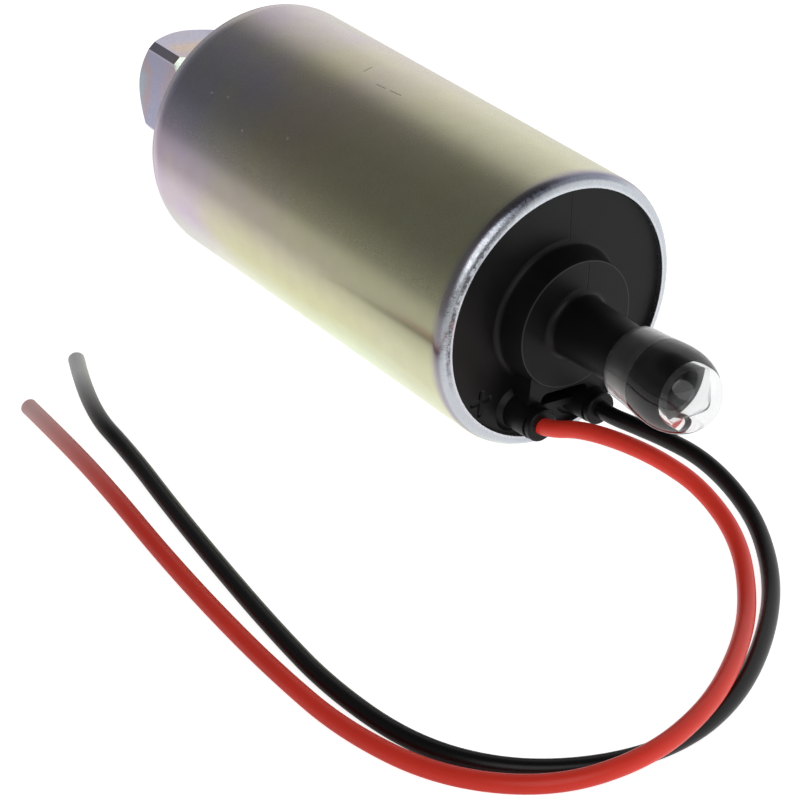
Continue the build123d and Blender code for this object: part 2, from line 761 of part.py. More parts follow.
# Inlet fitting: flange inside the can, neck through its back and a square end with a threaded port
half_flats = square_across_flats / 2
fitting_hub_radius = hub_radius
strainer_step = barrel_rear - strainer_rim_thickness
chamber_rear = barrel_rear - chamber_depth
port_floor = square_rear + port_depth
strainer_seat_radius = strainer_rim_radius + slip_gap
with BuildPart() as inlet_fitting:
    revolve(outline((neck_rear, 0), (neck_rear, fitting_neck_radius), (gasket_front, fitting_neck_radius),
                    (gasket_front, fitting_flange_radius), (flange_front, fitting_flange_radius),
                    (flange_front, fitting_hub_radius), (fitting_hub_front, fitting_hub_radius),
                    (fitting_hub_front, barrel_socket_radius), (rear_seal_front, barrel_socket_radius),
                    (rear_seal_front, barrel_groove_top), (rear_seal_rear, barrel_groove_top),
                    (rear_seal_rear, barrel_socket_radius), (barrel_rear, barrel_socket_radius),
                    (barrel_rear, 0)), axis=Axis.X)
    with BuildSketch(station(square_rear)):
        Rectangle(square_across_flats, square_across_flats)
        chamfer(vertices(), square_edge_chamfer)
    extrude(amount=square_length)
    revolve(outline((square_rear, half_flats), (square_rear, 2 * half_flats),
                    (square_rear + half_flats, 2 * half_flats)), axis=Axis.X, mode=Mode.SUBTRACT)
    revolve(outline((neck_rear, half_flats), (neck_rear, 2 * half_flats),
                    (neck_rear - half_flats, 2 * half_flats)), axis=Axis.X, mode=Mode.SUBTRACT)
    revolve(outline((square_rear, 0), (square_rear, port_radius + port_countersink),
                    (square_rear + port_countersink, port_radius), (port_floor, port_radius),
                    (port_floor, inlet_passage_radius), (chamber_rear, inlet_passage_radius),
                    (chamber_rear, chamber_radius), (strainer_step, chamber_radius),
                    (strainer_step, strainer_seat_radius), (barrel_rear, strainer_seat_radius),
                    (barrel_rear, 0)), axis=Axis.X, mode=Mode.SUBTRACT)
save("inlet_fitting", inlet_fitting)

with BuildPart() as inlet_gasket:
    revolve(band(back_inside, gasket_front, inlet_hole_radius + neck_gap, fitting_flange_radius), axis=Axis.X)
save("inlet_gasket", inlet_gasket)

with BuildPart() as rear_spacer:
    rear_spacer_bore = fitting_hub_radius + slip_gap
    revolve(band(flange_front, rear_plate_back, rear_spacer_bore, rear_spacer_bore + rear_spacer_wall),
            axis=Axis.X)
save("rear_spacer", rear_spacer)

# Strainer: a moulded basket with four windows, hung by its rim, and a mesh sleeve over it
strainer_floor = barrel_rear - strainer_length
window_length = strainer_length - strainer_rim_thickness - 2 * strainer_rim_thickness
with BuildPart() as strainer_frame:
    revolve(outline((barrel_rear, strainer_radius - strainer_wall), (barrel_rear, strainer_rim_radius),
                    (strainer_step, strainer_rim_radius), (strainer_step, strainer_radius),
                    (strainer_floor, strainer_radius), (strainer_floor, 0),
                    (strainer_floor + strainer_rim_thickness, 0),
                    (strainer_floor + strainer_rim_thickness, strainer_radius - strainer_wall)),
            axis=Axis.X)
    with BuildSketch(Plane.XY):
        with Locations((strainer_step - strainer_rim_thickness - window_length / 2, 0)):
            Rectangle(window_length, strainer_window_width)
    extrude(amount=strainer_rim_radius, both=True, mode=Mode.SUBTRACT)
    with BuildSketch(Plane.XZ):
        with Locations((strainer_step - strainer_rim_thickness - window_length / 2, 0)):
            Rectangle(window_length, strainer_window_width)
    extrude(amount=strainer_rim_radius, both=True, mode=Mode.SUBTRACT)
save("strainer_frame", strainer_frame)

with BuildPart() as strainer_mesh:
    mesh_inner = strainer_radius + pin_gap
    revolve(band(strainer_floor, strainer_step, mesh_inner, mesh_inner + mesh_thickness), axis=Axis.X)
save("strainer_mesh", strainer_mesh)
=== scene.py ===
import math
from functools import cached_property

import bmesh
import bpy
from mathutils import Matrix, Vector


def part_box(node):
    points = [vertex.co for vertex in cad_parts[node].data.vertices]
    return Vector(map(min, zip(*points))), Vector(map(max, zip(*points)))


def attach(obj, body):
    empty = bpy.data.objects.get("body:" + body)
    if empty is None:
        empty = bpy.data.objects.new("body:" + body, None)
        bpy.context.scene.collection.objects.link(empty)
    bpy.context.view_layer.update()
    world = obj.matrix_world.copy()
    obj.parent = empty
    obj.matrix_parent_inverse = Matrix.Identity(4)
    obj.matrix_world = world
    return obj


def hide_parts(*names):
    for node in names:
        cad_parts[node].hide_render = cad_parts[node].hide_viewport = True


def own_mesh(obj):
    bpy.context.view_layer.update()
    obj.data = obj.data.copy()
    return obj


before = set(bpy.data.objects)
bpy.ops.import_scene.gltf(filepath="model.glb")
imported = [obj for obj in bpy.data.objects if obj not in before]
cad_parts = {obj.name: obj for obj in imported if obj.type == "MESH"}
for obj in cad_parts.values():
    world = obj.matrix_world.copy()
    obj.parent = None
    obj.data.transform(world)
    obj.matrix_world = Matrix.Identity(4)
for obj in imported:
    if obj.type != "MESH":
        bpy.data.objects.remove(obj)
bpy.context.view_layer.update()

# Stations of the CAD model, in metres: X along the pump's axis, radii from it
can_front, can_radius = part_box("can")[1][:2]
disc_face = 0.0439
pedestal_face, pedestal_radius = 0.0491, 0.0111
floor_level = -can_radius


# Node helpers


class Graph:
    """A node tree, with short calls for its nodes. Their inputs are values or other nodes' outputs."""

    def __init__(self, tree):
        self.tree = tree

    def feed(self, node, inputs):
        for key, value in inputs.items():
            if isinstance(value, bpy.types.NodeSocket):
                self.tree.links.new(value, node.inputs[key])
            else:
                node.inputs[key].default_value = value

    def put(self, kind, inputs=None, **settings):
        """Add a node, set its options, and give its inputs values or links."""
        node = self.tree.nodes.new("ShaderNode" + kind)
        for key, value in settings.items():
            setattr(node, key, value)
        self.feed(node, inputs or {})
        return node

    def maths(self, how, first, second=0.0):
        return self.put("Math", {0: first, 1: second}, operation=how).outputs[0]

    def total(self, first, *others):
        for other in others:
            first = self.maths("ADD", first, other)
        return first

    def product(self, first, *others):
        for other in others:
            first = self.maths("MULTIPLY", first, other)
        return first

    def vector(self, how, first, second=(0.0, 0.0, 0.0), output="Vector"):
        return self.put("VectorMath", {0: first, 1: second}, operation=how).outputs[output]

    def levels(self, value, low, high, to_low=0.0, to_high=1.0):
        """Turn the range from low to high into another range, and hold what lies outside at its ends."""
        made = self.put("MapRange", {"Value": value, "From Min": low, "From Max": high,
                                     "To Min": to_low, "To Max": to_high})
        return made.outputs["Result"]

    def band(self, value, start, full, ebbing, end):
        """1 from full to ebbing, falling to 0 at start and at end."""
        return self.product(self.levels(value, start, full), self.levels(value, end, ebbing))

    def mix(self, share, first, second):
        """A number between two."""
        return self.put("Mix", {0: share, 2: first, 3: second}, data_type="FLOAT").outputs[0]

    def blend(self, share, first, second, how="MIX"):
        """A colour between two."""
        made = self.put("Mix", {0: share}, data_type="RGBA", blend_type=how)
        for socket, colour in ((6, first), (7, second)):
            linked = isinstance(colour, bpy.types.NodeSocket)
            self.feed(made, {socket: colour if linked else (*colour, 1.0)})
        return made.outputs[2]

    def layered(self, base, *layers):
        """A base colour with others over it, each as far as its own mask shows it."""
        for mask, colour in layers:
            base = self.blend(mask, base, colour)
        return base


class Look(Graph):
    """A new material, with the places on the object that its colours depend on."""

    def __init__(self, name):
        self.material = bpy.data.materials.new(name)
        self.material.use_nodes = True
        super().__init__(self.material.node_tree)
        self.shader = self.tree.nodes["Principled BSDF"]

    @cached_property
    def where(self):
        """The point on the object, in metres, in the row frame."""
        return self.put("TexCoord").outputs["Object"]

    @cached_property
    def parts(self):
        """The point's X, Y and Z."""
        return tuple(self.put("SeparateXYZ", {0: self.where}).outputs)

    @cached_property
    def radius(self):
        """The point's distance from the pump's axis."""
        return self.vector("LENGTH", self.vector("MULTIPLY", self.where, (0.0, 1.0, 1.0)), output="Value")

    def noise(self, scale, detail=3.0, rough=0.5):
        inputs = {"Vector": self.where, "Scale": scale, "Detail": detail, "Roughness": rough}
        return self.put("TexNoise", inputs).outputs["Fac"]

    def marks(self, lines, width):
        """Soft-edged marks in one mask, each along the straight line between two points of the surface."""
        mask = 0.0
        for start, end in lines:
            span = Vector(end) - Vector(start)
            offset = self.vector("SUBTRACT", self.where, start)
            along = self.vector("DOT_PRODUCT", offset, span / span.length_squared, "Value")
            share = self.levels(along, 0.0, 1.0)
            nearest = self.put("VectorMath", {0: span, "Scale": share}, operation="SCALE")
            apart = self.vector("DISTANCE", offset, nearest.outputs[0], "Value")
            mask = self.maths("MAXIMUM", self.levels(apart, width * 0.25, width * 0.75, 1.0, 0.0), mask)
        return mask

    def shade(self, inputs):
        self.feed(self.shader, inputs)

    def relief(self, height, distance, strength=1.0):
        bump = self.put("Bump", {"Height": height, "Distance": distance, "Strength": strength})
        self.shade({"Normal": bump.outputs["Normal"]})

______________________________

#### Work to complete
Beginning with the line containing "zip(*points))), Vector(map(max, zip(*points)))" and ending with the line containing "imported = [obj", extract those lines exactly from the listing above, and only those.

#### Exercise solution
    return Vector(map(min, zip(*points))), Vector(map(max, zip(*points)))


def attach(obj, body):
    empty = bpy.data.objects.get("body:" + body)
    if empty is None:
        empty = bpy.data.objects.new("body:" + body, None)
        bpy.context.scene.collection.objects.link(empty)
    bpy.context.view_layer.update()
    world = obj.matrix_world.copy()
    obj.parent = empty
    obj.matrix_parent_inverse = Matrix.Identity(4)
    obj.matrix_world = world
    return obj


def hide_parts(*names):
    for node in names:
        cad_parts[node].hide_render = cad_parts[node].hide_viewport = True


def own_mesh(obj):
    bpy.context.view_layer.update()
    obj.data = obj.data.copy()
    return obj


before = set(bpy.data.objects)
bpy.ops.import_scene.gltf(filepath="model.glb")
imported = [obj for obj in bpy.data.objects if obj not in before]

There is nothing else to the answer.